The Church Settling with Victims
As to the reasons behind the offering of settlements generally, a potential litigant is concerned fault will be found in a court of law, so they choose to settle now to avoid higher costs later. Some people view such settlements as a tacit admission of guilt, even if legally there may be a stipulation of no-fault.
In the case of the Church, there may be additional reasons why they may consider offering money even when a lawsuit is not threatened as appears to be the case in the December 4 article by the AP.
The Church desires to help the victim.
This appears to be the reason the church offered settlement, even though it involved a father who abused her daughter outside of any control of the Church. He happened to be a volunteer bishop at the time of some of the abuse.
Whether the settlement was to avoid legal risk or whether it was to help a victim, in legal situations, the money will always come with requirements of confidentiality. This is important to dissuade opportunists, including unscrupulous attorneys seeking financial gain or the Church’s discomfiture—from suing the church.
In hindsight, since confidentiality was not maintained, we may now question the wisdom of the legal department offering settlement in this case. Reporters are now trying to lead readers to believe that hush money was offered to suppress guilt. That simply is not the case. When the Church learned of this matter, the abuser was promptly excommunicated and has not be readmitted to this day.
The church has a remarkable record in its efforts to minimize abuse in its ranks. The Church currently follows best practices in preventing abuse, from screening and training volunteers, to windows in all classrooms, to requiring at least two adults present in situations with minors.
In addition, the Church implements unique protections against abuse not found in other churches, such as keeping annotated records of church members if there are reasons a member should never serve with youth and children. Youth have interviews with bishops annually that open the door for young men and young women to privately disclose concerns. The process of sustaining a member in a new calling gives members an opportunity to express misgivings if there are concerns about a member serving with children or youth.
What occurs within the walls of the homes of its members is outside the control of any institution to mitigate as tragic as these situations are. All the Church can do is work to help confessors repent, accept responsibility and work to repair their crimes. Furthermore, its teachings help victims cope with the abuse that has been perpetrated against them.
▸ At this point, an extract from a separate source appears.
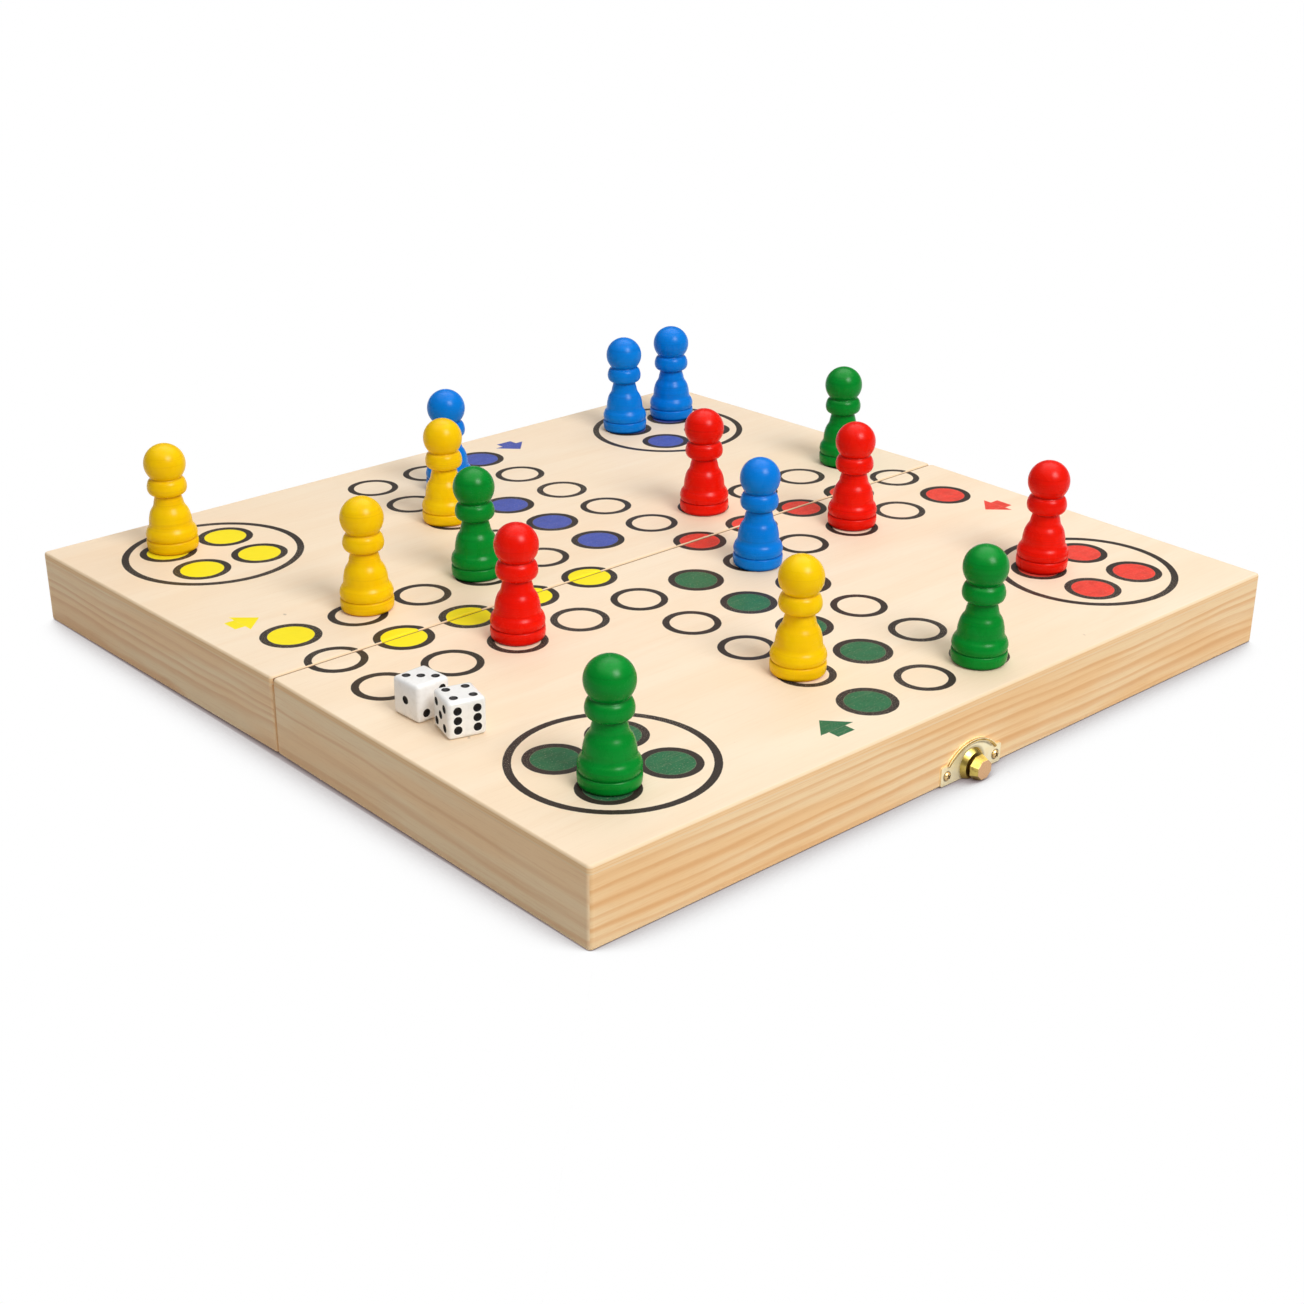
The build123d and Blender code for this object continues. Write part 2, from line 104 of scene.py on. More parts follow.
# ------------------------------------------------------------------------------ shader maths
class Shade:
    """A number that varies over a surface. Python's operators on it add Math nodes."""

    def __init__(self, book: "NodeBook", socket: bpy.types.NodeSocket) -> None:
        """Keeps the node book and the output socket that gives the number."""
        self.book = book
        self.socket = socket

    def math(self, operation: str, *values: Any) -> "Shade":
        """Adds a Math node, by Blender's name of the operation, on numbers or shades."""
        sockets = dict(enumerate(values))
        return self.book.number("ShaderNodeMath", {"operation": operation}, sockets)

    def __add__(self, other: Any) -> "Shade":
        """Adds."""
        return self.math("ADD", self, other)

    __radd__ = __add__

    def __sub__(self, other: Any) -> "Shade":
        """Takes other away."""
        return self.math("SUBTRACT", self, other)

    def __rsub__(self, other: Any) -> "Shade":
        """Is taken away from other."""
        return self.math("SUBTRACT", other, self)

    def __mul__(self, other: Any) -> "Shade":
        """Multiplies."""
        return self.math("MULTIPLY", self, other)

    __rmul__ = __mul__

    def __truediv__(self, other: Any) -> "Shade":
        """Divides."""
        return self.math("DIVIDE", self, other)

    def __abs__(self) -> "Shade":
        """Drops the sign."""
        return self.math("ABSOLUTE", self)

    def smaller(self, other: Any) -> "Shade":
        """Gives the smaller of the two."""
        return self.math("MINIMUM", self, other)

    def larger(self, other: Any) -> "Shade":
        """Gives the larger of the two."""
        return self.math("MAXIMUM", self, other)

    def below(self, limit: Any) -> "Shade":
        """Gives 1 where the number is less than the limit, else 0."""
        return self.math("LESS_THAN", self, limit)

    def above(self, limit: Any) -> "Shade":
        """Gives 1 where the number is more than the limit, else 0."""
        return self.math("GREATER_THAN", self, limit)

    def rounded(self) -> "Shade":
        """Gives the nearest whole number."""
        return self.math("ROUND", self)

    def fraction(self) -> "Shade":
        """Gives what is left over the whole number below."""
        return self.math("FRACT", self)

    def sign(self) -> "Shade":
        """Gives 1 for a positive number and -1 for a negative one."""
        return self.math("SIGN", self)

    def reach(self, other: Any) -> "Shade":
        """Gives the length of the two taken as the sides of a right angle."""
        total = self * self + other * other
        return total.math("SQRT", total)

    def rise(self, low: float, high: float) -> "Shade":
        """Goes smoothly from 0, up to the low value, to 1 from the high one."""
        span = {"Value": self, "From Min": low, "From Max": high}
        return self.book.number("ShaderNodeMapRange", {"interpolation_type": "SMOOTHSTEP"}, span)

    def fall(self, low: float, high: float) -> "Shade":
        """Goes smoothly from 1 to 0 between two values."""
        return 1 - self.rise(low, high)

    def within(self, limit: float, soft: float) -> "Shade":
        """Gives 1 below the limit and 0 above it, softly over that much on each side."""
        return self.fall(limit - soft, limit + soft)

    def band(self, low: float, high: float, soft: float) -> "Shade":
        """Gives 1 between two limits and 0 outside, softly over that much on each side."""
        return self.rise(low - soft, low + soft) * self.within(high, soft)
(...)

We are all heartbroken when we learn about cases of abuse, especially at the hands of those who are in positions of trust. We are further appalled when efforts have been made to protect abusers from accountability. But such is not the case here. The abuse occurred in a domain outside Church reach, and when the church learned of the matter, it took swift action. Though the church chose to provide financial support, it did so from the perspective of concern for the victim, not from the position of legal risk. Whether it will continue to do so in light of recent events, remains to be seen.